Repeat each line of the material exactly.
◇ ◇ ◇ ◇ ◇
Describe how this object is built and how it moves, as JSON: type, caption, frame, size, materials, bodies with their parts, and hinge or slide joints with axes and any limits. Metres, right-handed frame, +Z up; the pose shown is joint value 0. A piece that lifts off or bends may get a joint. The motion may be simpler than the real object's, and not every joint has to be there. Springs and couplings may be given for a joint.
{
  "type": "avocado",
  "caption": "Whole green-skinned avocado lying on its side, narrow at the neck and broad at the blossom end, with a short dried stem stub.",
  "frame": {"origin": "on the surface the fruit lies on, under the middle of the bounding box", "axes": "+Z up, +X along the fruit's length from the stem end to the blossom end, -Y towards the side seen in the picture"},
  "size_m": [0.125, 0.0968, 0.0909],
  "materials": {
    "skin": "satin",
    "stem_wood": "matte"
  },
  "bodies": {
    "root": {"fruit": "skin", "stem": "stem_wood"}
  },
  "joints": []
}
◇ ◇ ◇ ◇ ◇
» Result below
Describe how this object is built and how it moves, as JSON: type, caption, frame, size, materials, bodies with their parts, and hinge or slide joints with axes and any limits. Metres, right-handed frame, +Z up; the pose shown is joint value 0. A piece that lifts off or bends may get a joint. The motion may be simpler than the real object's, and not every joint has to be there. Springs and couplings may be given for a joint.
{
  "type": "avocado",
  "caption": "Whole green-skinned avocado lying on its side, narrow at the neck and broad at the blossom end, with a short dried stem stub.",
  "frame": {"origin": "on the surface the fruit lies on, under the middle of the bounding box", "axes": "+Z up, +X along the fruit's length from the stem end to the blossom end, -Y towards the side seen in the picture"},
  "size_m": [0.125, 0.0968, 0.0909],
  "materials": {
    "skin": "satin",
    "stem_wood": "matte"
  },
  "bodies": {
    "root": {"fruit": "skin", "stem": "stem_wood"}
  },
  "joints": []
}